Somebody ratted Patrick Kelly out to the Philadelphia Gas Works, which dispatched a revenue-protection team to his Fox Chase home in 2015 to inspect his incoming gas line.
Investigators for PGW discovered a flexible metal hose attached to the house’s service line, bypassing the utility’s meter. The illegal line supplied free fuel to two furnaces, a hot water heater, a gas range, a gas dryer, and a swimming pool heater.
PGW cut off service to the house in the 700 block of Strahle Street and said the customer owed $21,000 for unauthorized gas used from 2003 through 2015, on top of the $7,800 Kelly was actually billed.
A heating and air-conditioning contractor, Kelly denied knowledge of the bypass and complained to the Pennsylvania Public Utility Commission.
On Thursday, an unsympathetic PUC voted, 3-1, to uphold a recommended decision that Kelly pay $18,378.72, an amount adjusted down to reflect a change in the estimated date when one of his gas appliances went into service.
Commissioner David W. Sweet cast the only dissenting vote, but not in Kelly’s favor. Sweet argued that a deadline had passed to legally adjust the amount owed, and that Kelly should actually pay $21,000, plus reconnection fees.
“I see no reason for this commission to reach beyond our lawful authority in order to give partial relief to this particular complainant,” he said.
The panel also rejected Kelly’s request that PGW give him a payment agreement.
Each year, the PUC deals with thousands of utility customers’ complaints, a fraction of which proceed through a formal hearing and go to the full commission. But few customers caught with an illegal bypass go public and seek relief from the agency.
“Theft of natural gas is a dangerous practice that puts people’s lives at risk and forces honest ratepayers to cover the fuel cost,” PGW spokesman Barry O’Sullivan said Friday. The city-owned utility was satisfied with the PUC’s decision, he added.
Kelly did not respond to email and phone messages left with his answering service and his lawyer.
He converted his residence to propane and electric appliances after PGW shut off his service in October 2015 and did not dispute that PGW found an illegal tap on his property. But in testimony before a PUC administrative law judge, Kelly denied knowing anything about the bypass.
Neither PGW nor the PUC attempted to determine who installed the bypass, since Kelly was responsible for it because it was on his property. “People can draw their own conclusions,” O’Sullivan said.
Andrew M. Calvelli, the administrative law judge, dryly noted in his recommended decision that Kelly has owned a heating and air-conditioning business since 1993. “Mr. Kelly installs a lot of air conditioners, heaters, walk-in boxes and refrigeration equipment as part of his business,” the judge wrote.
According to public records, Kelly bought the house in 2003 for $225,000. It had a gas dryer, a gas water heater, and a gas range.
Kelly installed a 100,000 BTU gas heater in 2003 and added a 50,000 BTU heater in 2009. In April 2014, he had a pool installed at the address, along with a 300,000 BTU gas heater to heat the pool.

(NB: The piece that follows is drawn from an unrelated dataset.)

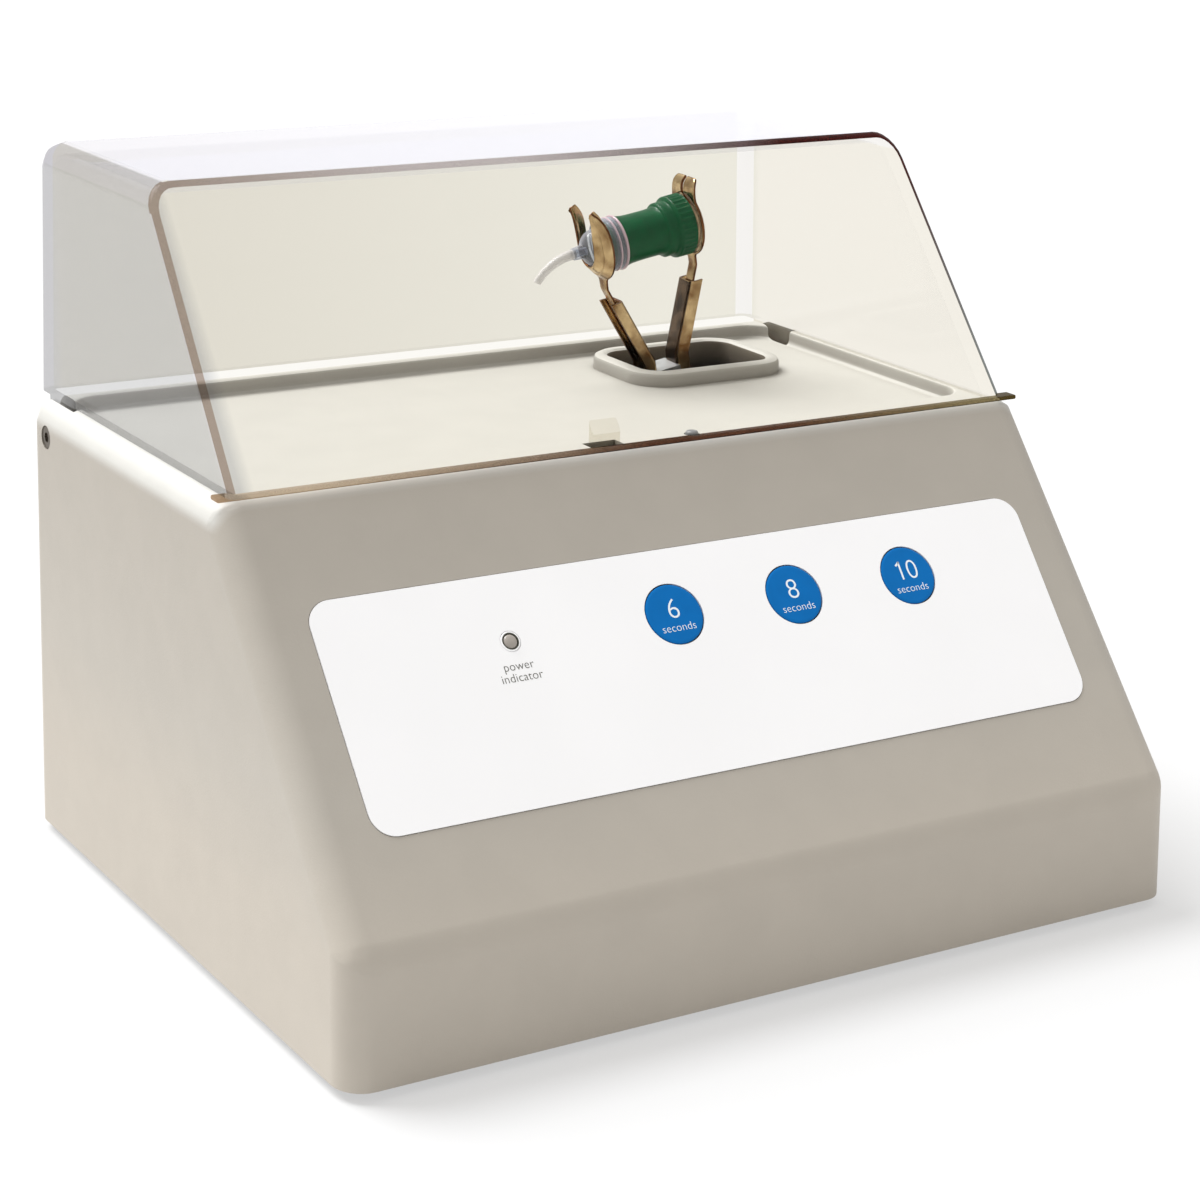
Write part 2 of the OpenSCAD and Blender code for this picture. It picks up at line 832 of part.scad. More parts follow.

The size and installation dates of the appliances were pertinent when PGW went about computing how much unbilled gas was consumed. For instance, PGW said it estimated that the pool was open from May to September, which is typical for a residential outdoor pool in Philadelphia, and was heated to 78 to 80 degrees.
Kelly disputed PGW’s methodology, testifying that he let the weather heat his pool, and that he did not maintain the temperature between 78 and 80 degrees as suggested.
“I do not find such testimony to be credible,” Calvelli wrote in his recommended decision.
The administrative law judge did adjust down the estimated total, which Commissioner John F. Coleman Jr. said he found acceptable, despite Sweet’s dissent.
“While I share the displeasure with my colleagues of the conduct of this customer, I believe the evidentiary record requires that we affirm the ALJ’s decision,” Coleman said.